I have taken a bit of a break from blogging recently as anyone who is a regular reader here will have noted. My main reason has simply been lack of time. With far too much going on something had to give and in this case it was my regular blog posting.
My regular reading of a number of other blogs also went by the wayside for a few weeks as well so I am looking forward to catching up with whats been going on with everyone elses blogs.
At work we are having a considerable push towards trying to use plain language more in all our communications. I wouldn't claim that this blog has always been a champion of the "Plain English" approach to writing. In its most extreme form the champions of Plain English appear to decry the use of any word over three syllables that doesn't have Anglo-Saxon roots.

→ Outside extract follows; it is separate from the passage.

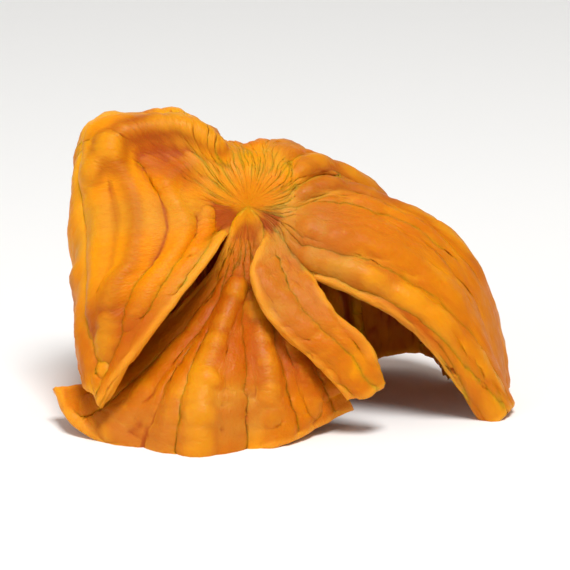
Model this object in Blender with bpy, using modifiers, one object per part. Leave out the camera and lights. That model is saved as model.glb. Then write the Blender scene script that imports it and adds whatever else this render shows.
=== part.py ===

Personally I love the richness of the English language and I think it would be a shame if we avoided the use of a large part of our linguistic heritage. Words which often have their roots in Latin and Greek are for example an important part of the English language and add to its expressiveness.
Nevertheless I can see the sense in much of the push towards the use of Plain English - or plain language for those Scots who aren't comfortable with the fact that the language they speak is English.
One of my resolutions as I return to more active blogging is that I am going to watch my language but I am certainly not going to to eschew the use of the occassional less familiar word though.
And there's a case in point. Eschew. Do you know the roots of that word? I didn't so I looked it up. I suspected that it probably has a Latin or French root and so is one of those Frenchified fancy words that I really should be avoiding if I am going to use a plain English ( sorry - plain language) approach.
But hang on. Eschew is from Middle English. Yes, it turns out that it's a good old Anglo-Saxon word and the original Middle English version seems to have been eschewen.
I would be interested to hear what any readers think about the drive for Plain English.